## Work to complete
Repeat exactly the lines from the start through the line with "button_nail_length = 9.0", both ends included.

CAD and scene scripts:
++++++++
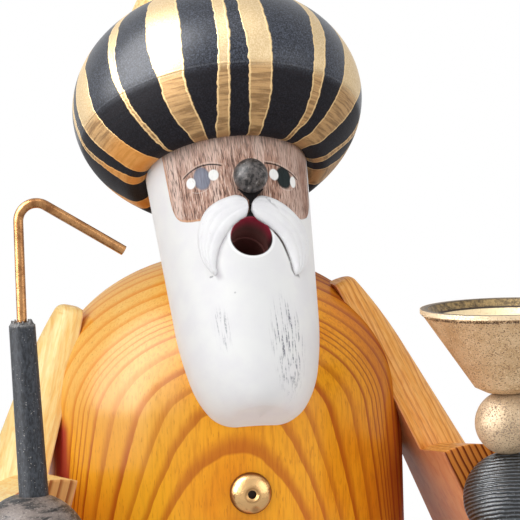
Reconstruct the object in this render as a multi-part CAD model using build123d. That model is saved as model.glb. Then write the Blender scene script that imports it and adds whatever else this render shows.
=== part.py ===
from build123d import *
import os
from math import acos, asin, cos, degrees, radians, sin, sqrt

# Incense smoker: a turned wooden figure in a turban, with a goblet in one hand and a staff in the other.
# Millimetres, Z up, the figure faces -Y. The origin is the middle of the flat underside.
# The figure's own left is +X. Its upper half is hollow and lifts off a lower half that
# carries the dish for the incense cone; the smoke leaves by the mouth.

# Clearances and one overrun for all cuts
glue_gap = 0.05
peg_gap = 0.08
spigot_gap = 0.25
overrun = 2.0
quarter_turn = 90

# Base plate
base_radius = 48.0
base_height = 8.0
base_edge_round = 2.4
base_neck_depth = 0.8
base_neck_height = 1.4

# Lower half of the robe
robe_foot_radius = 44.5
robe_height = 50.0
robe_edge_round = 1.2
base_dowel_radius = 5.0
base_dowel_in_base = 5.0
base_dowel_in_robe = 15.0

# Waist joint: a turned spigot in the bore of the upper half
body_radius = 41.6
waist_chamfer = 0.7
chamber_radius = 24.0
spigot_height = 14.0
spigot_chamfer = 1.0

# Air well behind the dish and the draught hole in the back
well_radius = 4.0
well_offset = 17.5
well_sump = 2.0
draught_radius = 3.0
draught_height = 12.0

# Dish for the incense cone, pressed from sheet, and its nail
dish_radius = 11.0
dish_depth = 2.2
dish_sheet = 0.6
dish_corner = 1.0
nail_radius = 0.9
nail_length = 9.0
nail_head_radius = 1.9
nail_head_height = 0.7

# Upper half: a straight trunk under a flattened dome, bored out for the smoke
trunk_height = 54.4
dome_height = 34.0
dome_flat_radius = 2.0
chamber_trunk_height = 46.0
channel_radius = 4.2

# Button on the chest
button_height = 37.8
button_side_step = -1.8
button_radius = 4.7
button_depth = 3.2
button_rim = 0.9
button_dimple_radius = 1.7
button_dimple_depth = 0.6
button_seat_depth = 0.35
button_nail_length = 9.0

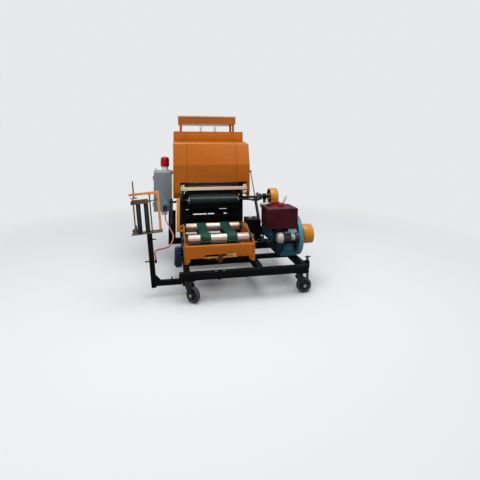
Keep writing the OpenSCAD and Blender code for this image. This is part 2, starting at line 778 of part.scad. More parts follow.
++++++++
## Response to this exercise
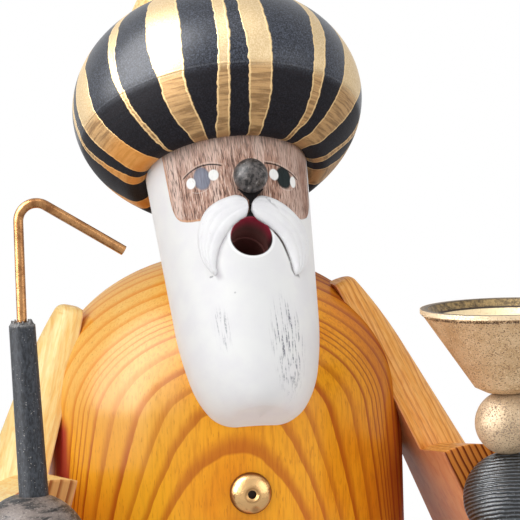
Reconstruct the object in this render as a multi-part CAD model using build123d. That model is saved as model.glb. Then write the Blender scene script that imports it and adds whatever else this render shows.
=== part.py ===
from build123d import *
import os
from math import acos, asin, cos, degrees, radians, sin, sqrt

# Incense smoker: a turned wooden figure in a turban, with a goblet in one hand and a staff in the other.
# Millimetres, Z up, the figure faces -Y. The origin is the middle of the flat underside.
# The figure's own left is +X. Its upper half is hollow and lifts off a lower half that
# carries the dish for the incense cone; the smoke leaves by the mouth.

# Clearances and one overrun for all cuts
glue_gap = 0.05
peg_gap = 0.08
spigot_gap = 0.25
overrun = 2.0
quarter_turn = 90

# Base plate
base_radius = 48.0
base_height = 8.0
base_edge_round = 2.4
base_neck_depth = 0.8
base_neck_height = 1.4

# Lower half of the robe
robe_foot_radius = 44.5
robe_height = 50.0
robe_edge_round = 1.2
base_dowel_radius = 5.0
base_dowel_in_base = 5.0
base_dowel_in_robe = 15.0

# Waist joint: a turned spigot in the bore of the upper half
body_radius = 41.6
waist_chamfer = 0.7
chamber_radius = 24.0
spigot_height = 14.0
spigot_chamfer = 1.0

# Air well behind the dish and the draught hole in the back
well_radius = 4.0
well_offset = 17.5
well_sump = 2.0
draught_radius = 3.0
draught_height = 12.0

# Dish for the incense cone, pressed from sheet, and its nail
dish_radius = 11.0
dish_depth = 2.2
dish_sheet = 0.6
dish_corner = 1.0
nail_radius = 0.9
nail_length = 9.0
nail_head_radius = 1.9
nail_head_height = 0.7

# Upper half: a straight trunk under a flattened dome, bored out for the smoke
trunk_height = 54.4
dome_height = 34.0
dome_flat_radius = 2.0
chamber_trunk_height = 46.0
channel_radius = 4.2

# Button on the chest
button_height = 37.8
button_side_step = -1.8
button_radius = 4.7
button_depth = 3.2
button_rim = 0.9
button_dimple_radius = 1.7
button_dimple_depth = 0.6
button_seat_depth = 0.35
button_nail_length = 9.0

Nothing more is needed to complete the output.